¿Se imaginan un debate de ideas –serio, riguroso, con argumentos– entre un aficionado del Barça y uno del Madrid en el que uno intente convencer al otro de que cambie de equipo, que deje de sentir los colores que siente y que se pase al ‘otro bando’? ¿Serviría de algo? Obviamente, sería una pérdida de tiempo. Entonces, ¿de qué debate estaríamos hablando? De un debate imposible, claro. O más que imposible, inexistente, dado que la adscripción a un equipo de fútbol nada tiene que ver con la lógica, la razón y los argumentos, sino que se trata de una cuestión personal, sentimental, emotiva.
Este ejemplo futbolístico sirve, ‘mutatis mutandis’, para entender por qué el wokismo y el debate racional en la esfera pública están reñidos. Y es que la “teoría woke” –entendida como un movimiento sociopolítico que pone énfasis en la conciencia sobre las desigualdades, la justicia social y las identidades no-normativas– centra la atención en la identidad personal como eje fundamental del debate público. En consecuencia, esta centralidad acaba teniendo implicaciones en la calidad y el tono del debate público, sobre todo en lo que se refiere a la serenidad y racionalidad.
Hay que tener en cuenta que la identidad personal es una cuestión compleja, que suele cambiar o matizarse con el paso de los años, y al estar vinculada a experiencias vividas y a sentimientos de pertenencia o exclusión, esto hace que las personas reaccionemos de forma visceral cuando se nos niega la identidad, se nos critica, se nos pone en duda o directamente no se nos reconoce.
Con estas cuestiones de la identidad, los ‘homo sapiens’ solemos tener la piel muy fina, tanto hombres como mujeres. Si a una persona le discutes la identidad con argumentos y datos, de forma «fría y desapasionada», lo más probable es que se ofenda y ponga en duda la objetividad de los argumentos. Es más fácil dudar de las intenciones del otro, que valorar fríamente los argumentos que aporta. Y lo es por una razón muy sencilla: si se hace el esfuerzo de prescindir de la propia identidad y valorar los argumentos de forma «desapasionada», entonces existe el peligro de que el propio autoconcepto se resquebraje –sobre todo si pivota en torno al victimismo–, que pierda consistencia, tan «sólida» ni tan «evidente».
Esto es lo que suele ocurrir en contextos donde las identidades individuales han sido históricamente ignoradas, menospreciadas u oprimidas, sea por el motivo que sea. Cuando las discusiones y los debates sobre la identidad se convierten en personales, inevitablemente personales, las voces discrepantes se perciben como una amenaza y no como una contribución legítima. De ahí la (anti)cultura de la cancelación, que no sólo empobrece el debate público, sino que en buena medida lo imposibilita.
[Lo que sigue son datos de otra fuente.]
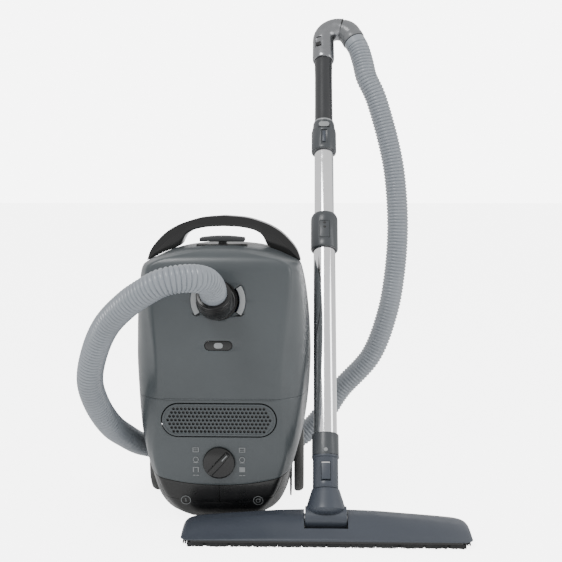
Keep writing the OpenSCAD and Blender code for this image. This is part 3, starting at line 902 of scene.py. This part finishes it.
def make_grille():
    holes = []
    for row in range(-3, 4):
        for k in range(-14, 15):
            x, z = (k + 0.5 * (row % 2)) * 5.75, GRILLE_Z + row * 5.6
            reach = 78.5 - 21.0 + math.sqrt(max(20.5**2 - (z - GRILLE_Z) ** 2, 0)) - 1.5
            if abs(x) < reach:
                holes.append(ring_outline(2.15, x, z, 10))
    panel = plate("grille_panel", [stadium_outline(166.6, 47.6, GRILLE_Z)] + holes,
                  lambda x, y, z: canister_point(x, y + 1.6, z), BODY, 2.6, 0.25, 1)
    edges = [stadium_outline(166.6, 47.6, GRILLE_Z), stadium_outline(160.6, 41.6, GRILLE_Z)]
    rim = plate("grille_rim", edges,
                lambda x, y, z: canister_point(x, y + 0.2, z), BODY, 1.4, 0.5)
    piece = join("grille_panel", [panel, rim])
    settle(piece, "grille", "filter_grille")
    backing = prism(stadium_outline(163, 44, GRILLE_Z), canister_point, 4.2, 6.4)
    backing.data.materials[0] = BLACK
    backing.name = "grille_backing"
    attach(backing, "grille")


def make_knob():
    def place(x, y, s):
        return canister_point(x, s, KNOB_Z + y)

    profile = [(0.01, -5.4), (20.5, -5.2), (22.6, -4.4), (23.4, -3.0), (23.5, -0.8), (0.01, -0.8)]
    disc = lathe("knob_disc", profile, place, GLOSS_BLACK)
    turn = math.radians(-42)

    def tilted(x, y, z):
        dz = z - KNOB_Z
        return canister_point(x * math.cos(turn) - dz * math.sin(turn), y,
                              KNOB_Z + x * math.sin(turn) + dz * math.cos(turn))

    pointer = [(-4.2, -20), (4.2, -20), (4.6, 0), (3.6, 21), (-3.6, 21), (-4.6, 0)]
    ridge = prism([(x, KNOB_Z + z) for x, z in pointer], tilted, -13.7, -4.4)
    bevel_edges(ridge, 0.0016, 3)
    ridge.data.materials[0] = GLOSS_BLACK
    # A thin light strip along the pointer ridge is a painted highlight, in the print grey.
    sign_and_painted_highlight = prism(box_outline(-0.7, 0.7, KNOB_Z + 8, KNOB_Z + 19), tilted, -13.85, -13.6)
    sign_and_painted_highlight.data.materials[0] = PRINT_AND_HIGHLIGHT_GREY
    stem = lathe("stem", [(0.01, -1), (2.9, -1), (2.9, 19.8), (0.01, 19.8)], place, BLACK)
    piece = join("selector_knob_body", [disc, ridge, sign_and_painted_highlight, stem])
    settle(piece, "knob", "selector_knob")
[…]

¿Qué esperan obtener, poniendo la identidad en el centro del debate público? Los wokistas deberían responder a esta pregunta de manera sincera, honesta. Si tuviera que responderla yo, diría que no esperan obtener nada más, ni nada menos, que el poder, el control por el relato, la no discrepancia del resto. Supongo que no será poco, dados los esfuerzos que le dedican.